# Why does the nexus score so low on benchmark tests?



## velocity92c (Jan 23, 2012)

I realize benchmarks on cellphones aren't the perfect way to judge a phone's performance but I'm curious why my girlfriend's stock T Mobile S2 absolutely crushes my OC'd Nexus in every benchmark out there. Same with her brothers HTC Amaze. Weren't our phones supposed to be the best of the bunch? I'm wondering if I just don't have it tweaked very well or if it's just not as powerful as I wish it was. If it's the former can anyone recommend some tweaks I can use to enhance performance? I'm running liquids most recent ROM and am OC'd up to 1.35ghz. I guess I'm a little upset that the most expensive, "flagship" phone is being outperformed by other phones. Is this a limitation of our phone or can I tweak this thing to make it run better?

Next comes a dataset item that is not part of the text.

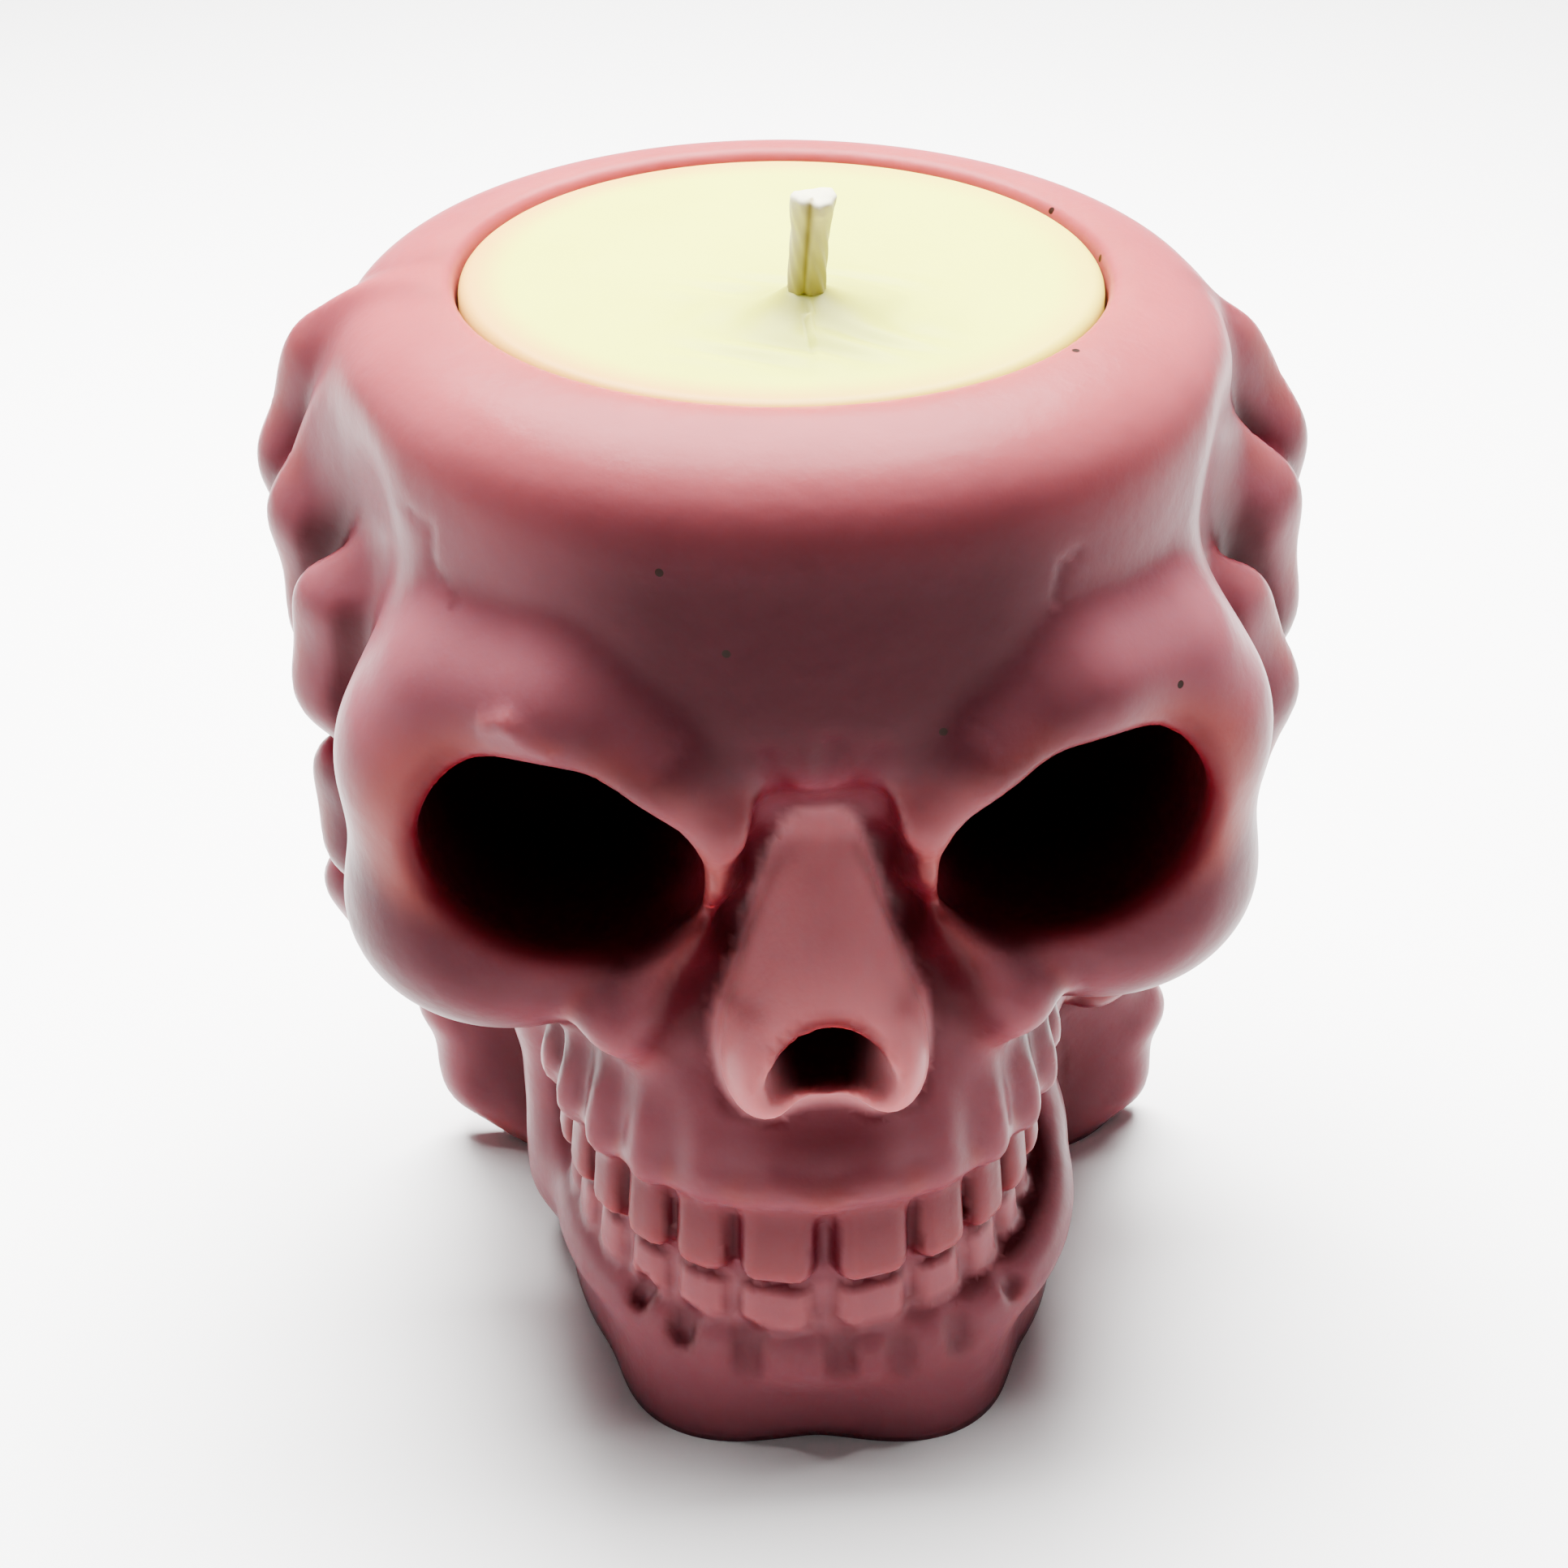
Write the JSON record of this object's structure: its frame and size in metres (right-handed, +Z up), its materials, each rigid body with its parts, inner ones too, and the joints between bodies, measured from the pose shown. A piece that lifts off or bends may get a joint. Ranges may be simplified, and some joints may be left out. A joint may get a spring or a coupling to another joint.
{
  "type": "skull candle",
  "caption": "Cast wax skull cup with scalloped side lobes, holding a poured wax fill with a cotton wick.",
  "frame": {"origin": "on the table under the bowl, in the middle of the flat base", "axes": "+Z up along the wick, -Y the way the skull faces, +X to the viewer's right"},
  "size_m": [0.0949, 0.0866, 0.1092],
  "materials": {
    "rose_wax": "cast wax, satin, slightly see-through",
    "cream_wax": "poured wax, satin",
    "waxed_cotton": "braided cotton, waxed",
    "tin": "plain sheet"
  },
  "bodies": {
    "root": {"skull_shell": "rose_wax", "candle_fill": "cream_wax", "wick": "waxed_cotton", "wick_foot": "tin"}
  },
  "joints": []
}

Sent from my Galaxy Nexus using Tapatalk


----------



## Burncycle (Aug 6, 2011)

Which phone feels faster?


----------



## zwade01 (Jun 16, 2011)

What were the scores?

Sent from my Galaxy Nexus using Tapatalk


----------



## landshark (Aug 6, 2011)

You do realize, of course, that benchmark tests can be manipulated so that you can get just about any phone to score a ridiculously high number. That's how completely invalid benchmark scores are as relates to the actual performance of the phone. Just saying.


----------



## kpluiten (Dec 28, 2011)

Probably because your phone is pushing around 2.4 times as many pixels as his is. 480x800 vs 1280x720. You do the math. Enjoy you smooth, good looking screen. Let him impress others with his pixelated, fast benchmarks.


----------



## Lumenii (Jan 25, 2012)

kpluiten said:


> Probably because your phone is pushing around 2.4 times as many pixels as his is. 480x800 vs 1280x720. You do the math. Enjoy you smooth, good looking screen. Let him impress others with his pixelated, fast benchmarks.


This.

The larger resolution being pushed out by the graphics on this phone, combined with graphics hardware acceleration not present on most older phones, put out a much higher graphics workload than on such older phones. This does, however, primarily concern GPU performance rather than raw CPU or I/O performance.


----------



## yarly (Jun 22, 2011)

As already mentioned, you should take little stock into benchmarks you run yourself or in benchmarks for phones in general since every single one has different hardware and does not provide for accurate results. However, the GPU in the Nexus is a little on the weak side compared to some others out there and a little older, but it's still better than nearly every other Android GPU out there for a phone.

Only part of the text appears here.